Human beings make most decisions at an emotional level, which often contradicts logic. This can certainly be true when it comes to shopping.  

For instance, following each holiday season I resolve to buy holiday gifts throughout the year, taking advantage of 12 months of discounts. Instead, I end up procrastinating, opting to make time with family and friends a priority – not shopping. As a result, I desperately buy things at the last minute, paying a premium to ensure my family members will have gifts from me. This behavior is explainable and predictable, because all human beings struggle with emotion vs. logic. 

The Link Between Emotions and Your Wallet

In my case, it would make sense for me to budget for gifts throughout the year. I could divide the cost into 12 months, place it in my variable spending category, and save money and time. By doing so, I can take advantage of discounted items and have time to obtain the best prices rather than buying under pressure and paying a premium for it.  It would be a no-brainer. Of course, such “logical” thinking doesn’t always win out.

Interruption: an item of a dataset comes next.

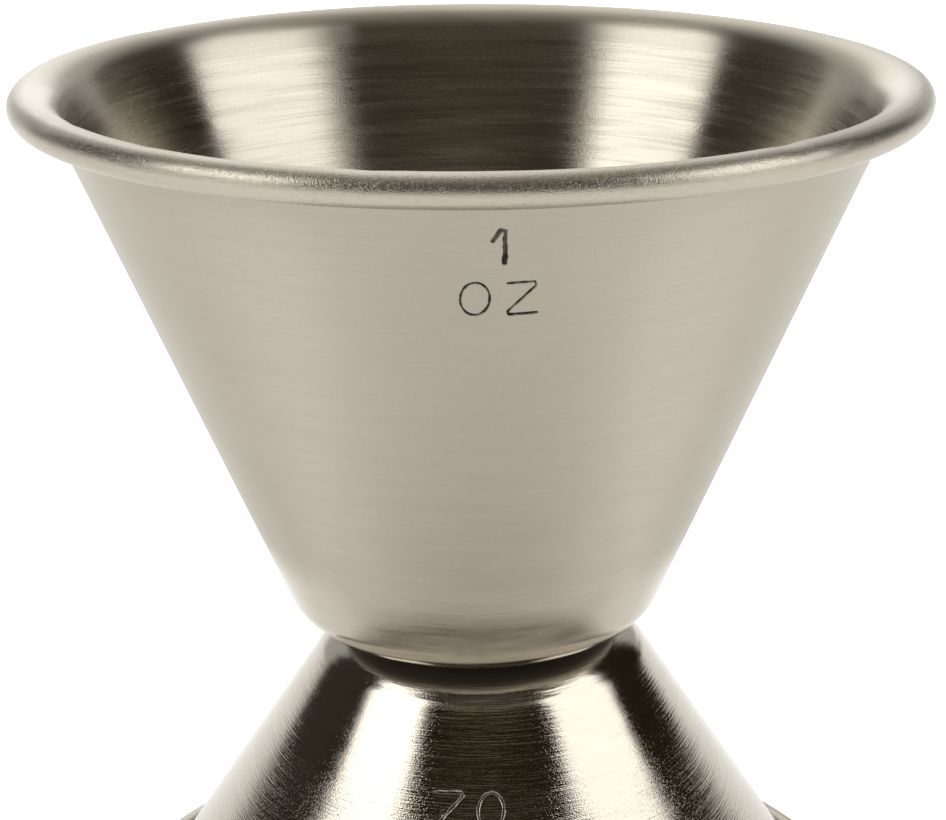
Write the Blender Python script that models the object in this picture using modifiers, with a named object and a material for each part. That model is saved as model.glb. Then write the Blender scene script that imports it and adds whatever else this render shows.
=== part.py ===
"""Double-ended bar jigger: two pressed steel cups, base to base, held by a spot weld.

Units are metres and +Z is up. The jigger stands on the small cup's rim, with the large cup's mouth up.
The origin is on the large cup's axis, in the plane of the small cup's rim.
"""

import math

import bmesh
import bpy

# Sheet and rolled rim, the same on both cups
SHEET = 0.0006                       # thickness of the steel sheet
CURL_RADIUS = 0.00087                # outside radius of the rolled edge's round section
CURL_LAND = 0.0002                   # width of the flat that the rolled edge rests on
FLARE_RADIUS = 0.0019                # inside face's radius where the wall turns out into the rim
CURL_END = -160.0                    # degrees round the section at which the rolled edge ends

# Large cup, one fluid ounce
LARGE_HEIGHT = 0.0325                # base to the top of the rim
LARGE_BASE_RADIUS = 0.0104           # outside cone, carried on to the plane of the base
LARGE_WALL_ANGLE = 23.0              # degrees between the wall and the axis
LARGE_CORNER = 0.0030                # outside radius between the base and the wall

# Small cup, half a fluid ounce
SMALL_HEIGHT = 0.0219
SMALL_BASE_RADIUS = 0.0086
SMALL_WALL_ANGLE = 32.8
SMALL_CORNER = 0.0045
SMALL_OFFSET = 0.0005                # how far its axis was welded from the large cup's axis, along +X

# Spot weld between the two bases
CLEARANCE = 0.0003                   # left between neighbouring pieces
NUGGET_RADIUS = 0.0020
NUGGET_DEPTH = 0.00036               # how far the fused zone reaches into each base
NUGGET_EDGE = 0.0001                 # rounding of the nugget's rim

# Steps along the arcs and round the axis
TURN_STEPS = 64
CORNER_STEPS = 4
FLARE_STEPS = 4
CURL_STEPS = 10
CURL_INSIDE_STEPS = 5
NUGGET_STEPS = 32
MERGE_DISTANCE = 0.00001

STEEL = (0.56, 0.53, 0.48, 1.0)
WELD_STEEL = (0.40, 0.37, 0.34, 1.0)


def clear_scene():
    for item in list(bpy.data.objects):
        bpy.data.objects.remove(item, do_unlink=True)


def make_collection(name):
    collection = bpy.data.collections.new(name)
    bpy.context.scene.collection.children.link(collection)
    return collection


def make_metal(name, color, roughness):
    material = bpy.data.materials.new(name)
    material.use_nodes = True
    shader = material.node_tree.nodes["Principled BSDF"]
    shader.inputs["Base Color"].default_value = color
    shader.inputs["Metallic"].default_value = 1.0
    shader.inputs["Roughness"].default_value = roughness
    return material


def arc(center, radius, start, end, steps):
    """Points on an arc from start to end, in degrees from the direction away from the axis."""
    points = []
    for i in range(steps + 1):
        angle = math.radians(start + (end - start) * i / steps)
        points.append((center[0] + radius * math.cos(angle), center[1] + radius * math.sin(angle)))
    return points


def cup_profile(height, base_radius, wall_angle, corner):
    """Half section of a cup with its mouth up, from the middle of its floor over the rim to its base.

    Each point is (distance from the axis, height over the base). The wall is a straight cone between
    two bends, and the edge of the sheet is rolled outwards and down into a hollow bead.
    """
    slope = math.tan(math.radians(wall_angle))
    secant = 1.0 / math.cos(math.radians(wall_angle))
    corner_center = (base_radius + corner * (slope - secant), corner)
    # The flare is tangent to the wall's inside face, and its highest point is at the full height.
    inside_radius = base_radius - SHEET * secant
    flare_center = (
        inside_radius + height * slope + FLARE_RADIUS * (secant - slope),
        height - FLARE_RADIUS,
    )
    curl_center = (flare_center[0] + CURL_LAND, height - CURL_RADIUS)
    pocket_radius = NUGGET_RADIUS + CLEARANCE + SMALL_OFFSET / 2

    points = [(0.0, SHEET)]
    points += arc(corner_center, corner - SHEET, -90.0, -wall_angle, CORNER_STEPS)
    points += arc(flare_center, FLARE_RADIUS, 180.0 - wall_angle, 90.0, FLARE_STEPS)
    points += arc(curl_center, CURL_RADIUS, 90.0, CURL_END, CURL_STEPS)
    points += arc(curl_center, CURL_RADIUS - SHEET, CURL_END, 90.0, CURL_INSIDE_STEPS)
    points += arc(flare_center, FLARE_RADIUS - SHEET, 90.0, 180.0 - wall_angle, FLARE_STEPS)
    points += arc(corner_center, corner, -wall_angle, -90.0, CORNER_STEPS)
    points += [(pocket_radius, 0.0), (pocket_radius, NUGGET_DEPTH), (0.0, NUGGET_DEPTH)]
    return points


def turn(name, profile, material, collection):
    """A solid turned from a half section that starts and ends on the axis."""
    mesh = bpy.data.meshes.new(name)
    vertices = [(radius, 0.0, height) for radius, height in profile]
    edges = [(i, i + 1) for i in range(len(vertices) - 1)]
    mesh.from_pydata(vertices, edges, [])
    item = bpy.data.objects.new(name, mesh)
    collection.objects.link(item)
    mesh.materials.append(material)
    screw = item.modifiers.new("turned", "SCREW")
    screw.axis = "Z"
    screw.angle = 2.0 * math.pi
    screw.steps = TURN_STEPS
    screw.render_steps = TURN_STEPS
    screw.use_merge_vertices = True
    screw.merge_threshold = MERGE_DISTANCE
    screw.use_smooth_shade = True
    return item


def make_large_cup(collection, base_height):
    profile = cup_profile(LARGE_HEIGHT, LARGE_BASE_RADIUS, LARGE_WALL_ANGLE, LARGE_CORNER)
    cup = turn("large_cup", profile, make_metal("large_cup_steel", STEEL, 0.36), collection)
    cup.location = (0.0, 0.0, base_height)
    return cup


def make_small_cup(collection):
    profile = cup_profile(SMALL_HEIGHT, SMALL_BASE_RADIUS, SMALL_WALL_ANGLE, SMALL_CORNER)
    cup = turn("small_cup", profile, make_metal("small_cup_steel", STEEL, 0.24), collection)
    cup.location = (SMALL_OFFSET, 0.0, SMALL_HEIGHT)
    cup.rotation_euler = (math.pi, 0.0, 0.0)
    return cup


def make_weld_nugget(collection):
    """The disc of fused metal between the bases, which lies in a shallow pocket in each of them."""
    mesh = bpy.data.meshes.new("weld_nugget")
    shape = bmesh.new()
    bmesh.ops.create_cone(
        shape,
        cap_ends=True,
        segments=NUGGET_STEPS,
        radius1=NUGGET_RADIUS,
        radius2=NUGGET_RADIUS,
        depth=2.0 * NUGGET_DEPTH - CLEARANCE,
    )
    shape.to_mesh(mesh)
    shape.free()
    mesh.materials.append(make_metal("weld_steel", WELD_STEEL, 0.5))
    mesh.shade_smooth()
    mesh.set_sharp_from_angle(angle=math.radians(40.0))
    nugget = bpy.data.objects.new("weld_nugget", mesh)
    collection.objects.link(nugget)
    nugget.location = (SMALL_OFFSET / 2, 0.0, SMALL_HEIGHT + CLEARANCE / 2)
    bevel = nugget.modifiers.new("rounded_edge", "BEVEL")
    bevel.width = NUGGET_EDGE
    bevel.segments = 2
    return nugget


def main():
    clear_scene()
    parts = make_collection("bar_jigger")
    stand = bpy.data.objects.new("bar_jigger_origin", None)
    parts.objects.link(stand)
    pieces = [
        make_large_cup(parts, SMALL_HEIGHT + CLEARANCE),
        make_small_cup(parts),
        make_weld_nugget(parts),
    ]
    for piece in pieces:
        piece.parent = stand


main()
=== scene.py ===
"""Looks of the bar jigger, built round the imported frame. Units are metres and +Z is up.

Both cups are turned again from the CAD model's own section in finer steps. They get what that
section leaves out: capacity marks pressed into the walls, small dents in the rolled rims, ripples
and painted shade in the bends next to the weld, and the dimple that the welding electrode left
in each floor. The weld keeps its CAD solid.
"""

import math
import random
from collections import namedtuple

import bpy
from mathutils import Matrix, Vector, noise


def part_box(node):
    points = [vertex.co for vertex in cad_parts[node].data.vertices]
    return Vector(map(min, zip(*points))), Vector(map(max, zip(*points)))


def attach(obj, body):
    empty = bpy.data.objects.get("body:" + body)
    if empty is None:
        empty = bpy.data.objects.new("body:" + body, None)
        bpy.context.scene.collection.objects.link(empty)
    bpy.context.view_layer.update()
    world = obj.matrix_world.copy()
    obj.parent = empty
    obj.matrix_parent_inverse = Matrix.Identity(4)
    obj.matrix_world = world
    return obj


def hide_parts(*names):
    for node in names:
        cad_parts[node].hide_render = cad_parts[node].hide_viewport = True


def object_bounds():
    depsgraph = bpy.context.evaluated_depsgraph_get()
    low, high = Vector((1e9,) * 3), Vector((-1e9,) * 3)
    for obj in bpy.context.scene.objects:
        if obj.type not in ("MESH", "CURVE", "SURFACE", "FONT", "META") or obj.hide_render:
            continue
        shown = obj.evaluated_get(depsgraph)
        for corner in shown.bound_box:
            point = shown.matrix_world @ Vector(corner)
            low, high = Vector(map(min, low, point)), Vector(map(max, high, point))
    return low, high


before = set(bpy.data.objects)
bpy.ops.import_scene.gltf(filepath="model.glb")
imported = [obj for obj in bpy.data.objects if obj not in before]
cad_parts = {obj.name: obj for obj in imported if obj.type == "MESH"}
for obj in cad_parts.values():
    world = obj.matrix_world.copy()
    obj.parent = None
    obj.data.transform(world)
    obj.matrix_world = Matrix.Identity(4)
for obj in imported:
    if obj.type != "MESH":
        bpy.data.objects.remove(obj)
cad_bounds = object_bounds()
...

A study1 conducted in 2012 cites the example of the Michigan lottery as demonstrating the dangers of emotional purchasing and poor planning. Winners of the lottery received lump-sum distributions of up to $850,000; however, most could not manage to hold on to their wealth. Some ended up on public assistance, in worse shape than when they started. Their impulse buying proved detrimental. Currently, more than 3,500 lottery winners in Michigan live on food stamps.

Have you ever wondered why there are so many promotions and ads at the end of the month when paychecks are due?  It's because when people get paid they, feeling flush and generous, respond to promotions by spending on impulse. Companies know this, and they increase their marketing campaigns at those times to trigger the short-term, emotional gratification that our brains crave when shopping. Just be aware and plan accordingly, asking yourself, “Do I want it or need it?” If you do need it, or if it will make a huge difference in your life and you can pay for it right away without touching funds that are earmarked for other important goals such as financial independence, then go for it.

How to Overcome Your Emotions

Even though logic is the language of the mind, emotion is the language of the subconscious – therefore, it often defeats logic when it comes to making decisions. Be cautious of this, resolving to build your spending plan without allowing your emotions to take over.  Here are some ideas for doing so:

  • Make a list before shopping. Studies by the ING Group2 have shown that 57 percent of people save money when they create a list prior to hitting the store. Set a budget for annual gifts 12 months before the holidays, and find ways to be creative, such as giving experiences over material things.
  • Pause and think twice before buying large items. When making major purchases (for example, over $500), take some time between deciding to buy and making the actual purchase. Prioritize your expenditures by categorizing them in terms of cost and effect. For example, you should pay your health insurance and car insurance before booking a short-term vacation. Or pay the premium in your life insurance to protect your family in case of an accident before upgrading to a flat screen TV from a more modest television that still works fine.

A Final Word

Common emotional purchases include “buying things in anticipation of money that is not guaranteed to arrive” or “buying things that are just too good to be true.” These may provide short-term happiness; however, they’re just as likely to result in long-term regret or debt.  A CERTIFIED FINANCIAL PLANNER™ professional can help you stay focused on your outcomes and ensure you achieve them. Use the “Find a CFP® Professional” search tool to find one near you.

When it comes to mind vs. heart, recognize your propensity to think with your emotions. Take a deep breath when it comes to money. Your priorities should almost always be focused on your long-term financial independence and not immediate satisfaction.